BEGIN

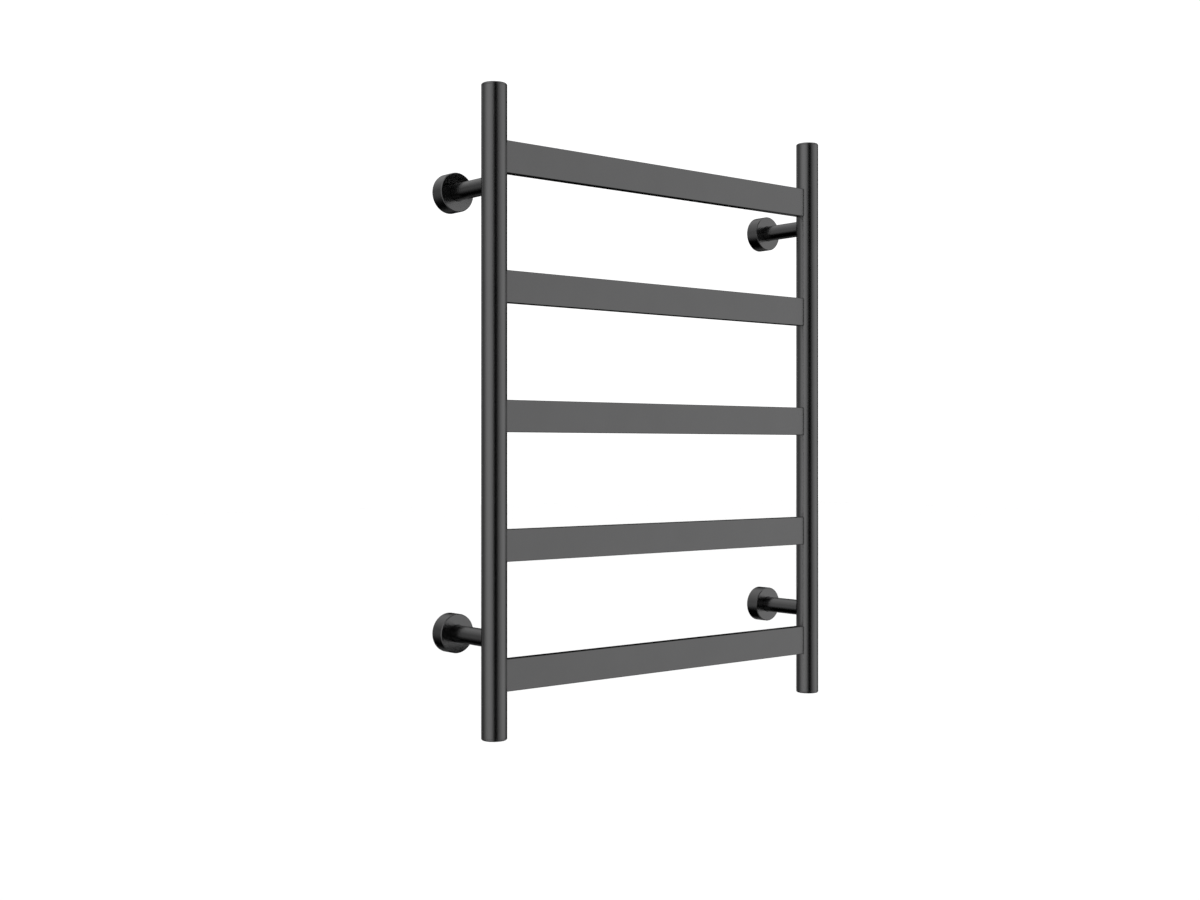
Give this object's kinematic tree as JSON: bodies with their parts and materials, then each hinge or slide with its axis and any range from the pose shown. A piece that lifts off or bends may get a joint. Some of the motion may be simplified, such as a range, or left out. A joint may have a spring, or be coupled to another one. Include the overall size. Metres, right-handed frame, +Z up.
{
  "type": "towel warmer rack",
  "caption": "Wall-hung electric towel warmer: round uprights joined by flat crossbars, held off the wall by round posts with sliding cover flanges, with concealed wiring.",
  "frame": {"origin": "on the wall plane, in the middle of the four wall fixings", "axes": "+X to the right of a person facing the rack, +Y into the wall, +Z up"},
  "size_m": [0.618, 0.115, 0.806],
  "materials": {
    "graphite_metal": "satin graphite coating with a fine grain",
    "bracket_steel": "turned and brushed",
    "screw_steel": "zinc plated",
    "black_rubber": "matte",
    "red_silicone": "smooth silicone",
    "white_silicone": "smooth silicone",
    "lead_sheath": "smooth sheath",
    "potting_plastic": "matte",
    "connector_plastic": "matte",
    "earth_insulation": "smooth",
    "terminal_brass": "tinned brass"
  },
  "bodies": {
    "root": {"upright_left": "graphite_metal", "upright_right": "graphite_metal", "end_cap_top_left": "graphite_metal", "end_cap_top_right": "graphite_metal", "end_cap_bottom_left": "graphite_metal", "end_cap_bottom_right": "graphite_metal", "crossbar_1": "graphite_metal", "crossbar_2": "graphite_metal", "crossbar_3": "graphite_metal", "crossbar_4": "graphite_metal", "crossbar_5": "graphite_metal", "post_upper_left": "graphite_metal", "post_upper_right": "graphite_metal", "post_lower_left": "graphite_metal", "post_lower_right": "graphite_metal", "wall_bracket_upper_left": "bracket_steel", "wall_bracket_upper_right": "bracket_steel", "wall_bracket_lower_left": "bracket_steel", "wall_bracket_lower_right": "bracket_steel", "heating_cable": "red_silicone", "heating_cable_end_seal": "red_silicone", "heating_cable_spacers": "white_silicone", "supply_lead": "lead_sheath", "splice_sleeve": "lead_sheath", "thermal_cutout": "potting_plastic", "supply_connector": "connector_plastic", "earth_wire": "earth_insulation", "earth_terminal": "terminal_brass", "earth_screw": "screw_steel", "cable_grommet": "black_rubber", "grub_screws": "screw_steel"},
    "cover_upper_left_slider": {"cover_upper_left": "graphite_metal", "grip_ring_upper_left": "black_rubber"},
    "cover_upper_right_slider": {"cover_upper_right": "graphite_metal", "grip_ring_upper_right": "black_rubber"},
    "cover_lower_left_slider": {"cover_lower_left": "graphite_metal", "grip_ring_lower_left": "black_rubber"},
    "cover_lower_right_slider": {"cover_lower_right": "graphite_metal", "grip_ring_lower_right": "black_rubber"}
  },
  "joints": [
    {"name": "cover_upper_left_slide", "type": "slide", "parent": "root", "child": "cover_upper_left_slider", "axis": [0, -1, 0], "range_m": [0, 0.062]},
    {"name": "cover_upper_right_slide", "type": "slide", "parent": "root", "child": "cover_upper_right_slider", "axis": [0, -1, 0], "range_m": [0, 0.062]},
    {"name": "cover_lower_left_slide", "type": "slide", "parent": "root", "child": "cover_lower_left_slider", "axis": [0, -1, 0], "range_m": [0, 0.062]},
    {"name": "cover_lower_right_slide", "type": "slide", "parent": "root", "child": "cover_lower_right_slider", "axis": [0, -1, 0], "range_m": [0, 0.062]}
  ]
}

END

■ **WHAT IS REQUIRED**
Word for word, write out the data.

■ **WRITTEN SOLUTION**
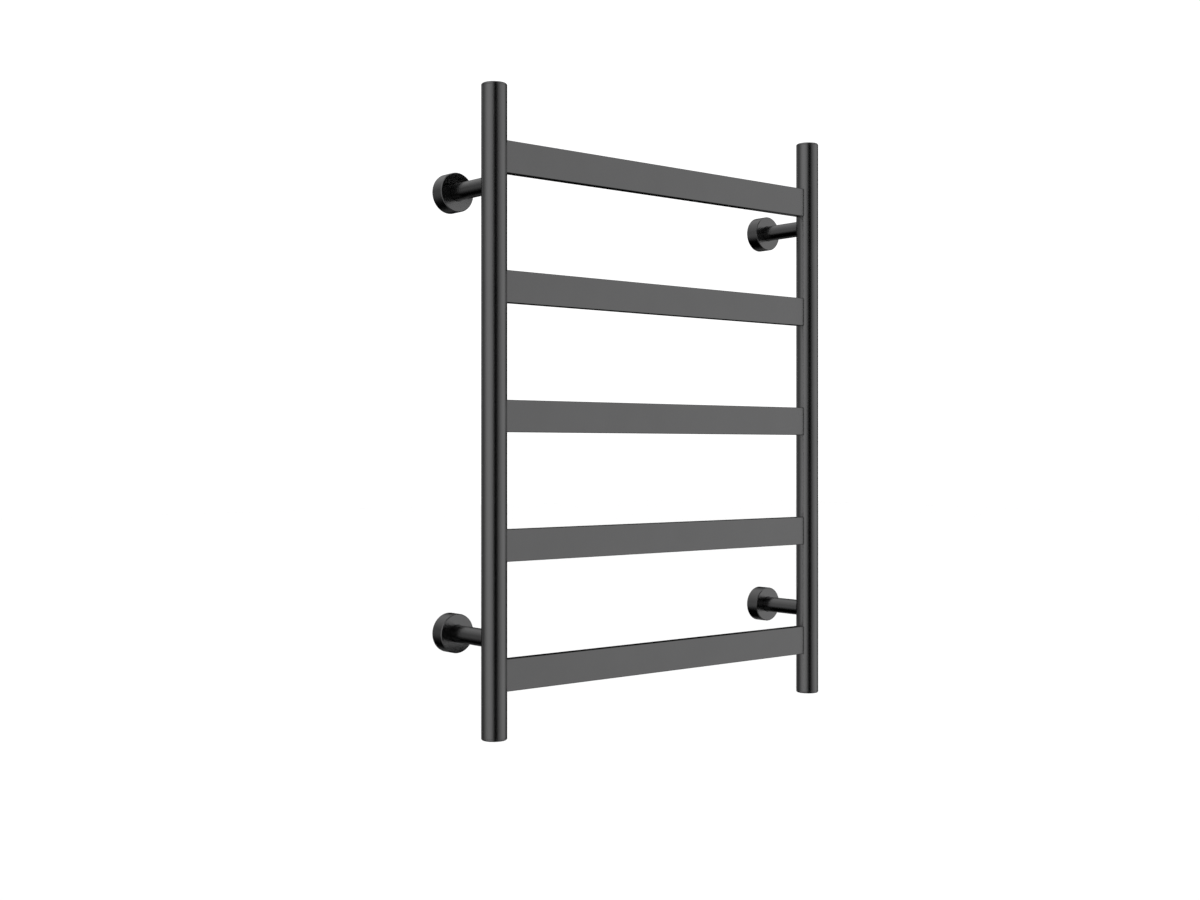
Give this object's kinematic tree as JSON: bodies with their parts and materials, then each hinge or slide with its axis and any range from the pose shown. A piece that lifts off or bends may get a joint. Some of the motion may be simplified, such as a range, or left out. A joint may have a spring, or be coupled to another one. Include the overall size. Metres, right-handed frame, +Z up.
{
  "type": "towel warmer rack",
  "caption": "Wall-hung electric towel warmer: round uprights joined by flat crossbars, held off the wall by round posts with sliding cover flanges, with concealed wiring.",
  "frame": {"origin": "on the wall plane, in the middle of the four wall fixings", "axes": "+X to the right of a person facing the rack, +Y into the wall, +Z up"},
  "size_m": [0.618, 0.115, 0.806],
  "materials": {
    "graphite_metal": "satin graphite coating with a fine grain",
    "bracket_steel": "turned and brushed",
    "screw_steel": "zinc plated",
    "black_rubber": "matte",
    "red_silicone": "smooth silicone",
    "white_silicone": "smooth silicone",
    "lead_sheath": "smooth sheath",
    "potting_plastic": "matte",
    "connector_plastic": "matte",
    "earth_insulation": "smooth",
    "terminal_brass": "tinned brass"
  },
  "bodies": {
    "root": {"upright_left": "graphite_metal", "upright_right": "graphite_metal", "end_cap_top_left": "graphite_metal", "end_cap_top_right": "graphite_metal", "end_cap_bottom_left": "graphite_metal", "end_cap_bottom_right": "graphite_metal", "crossbar_1": "graphite_metal", "crossbar_2": "graphite_metal", "crossbar_3": "graphite_metal", "crossbar_4": "graphite_metal", "crossbar_5": "graphite_metal", "post_upper_left": "graphite_metal", "post_upper_right": "graphite_metal", "post_lower_left": "graphite_metal", "post_lower_right": "graphite_metal", "wall_bracket_upper_left": "bracket_steel", "wall_bracket_upper_right": "bracket_steel", "wall_bracket_lower_left": "bracket_steel", "wall_bracket_lower_right": "bracket_steel", "heating_cable": "red_silicone", "heating_cable_end_seal": "red_silicone", "heating_cable_spacers": "white_silicone", "supply_lead": "lead_sheath", "splice_sleeve": "lead_sheath", "thermal_cutout": "potting_plastic", "supply_connector": "connector_plastic", "earth_wire": "earth_insulation", "earth_terminal": "terminal_brass", "earth_screw": "screw_steel", "cable_grommet": "black_rubber", "grub_screws": "screw_steel"},
    "cover_upper_left_slider": {"cover_upper_left": "graphite_metal", "grip_ring_upper_left": "black_rubber"},
    "cover_upper_right_slider": {"cover_upper_right": "graphite_metal", "grip_ring_upper_right": "black_rubber"},
    "cover_lower_left_slider": {"cover_lower_left": "graphite_metal", "grip_ring_lower_left": "black_rubber"},
    "cover_lower_right_slider": {"cover_lower_right": "graphite_metal", "grip_ring_lower_right": "black_rubber"}
  },
  "joints": [
    {"name": "cover_upper_left_slide", "type": "slide", "parent": "root", "child": "cover_upper_left_slider", "axis": [0, -1, 0], "range_m": [0, 0.062]},
    {"name": "cover_upper_right_slide", "type": "slide", "parent": "root", "child": "cover_upper_right_slider", "axis": [0, -1, 0], "range_m": [0, 0.062]},
    {"name": "cover_lower_left_slide", "type": "slide", "parent": "root", "child": "cover_lower_left_slider", "axis": [0, -1, 0], "range_m": [0, 0.062]},
    {"name": "cover_lower_right_slide", "type": "slide", "parent": "root", "child": "cover_lower_right_slider", "axis": [0, -1, 0], "range_m": [0, 0.062]}
  ]
}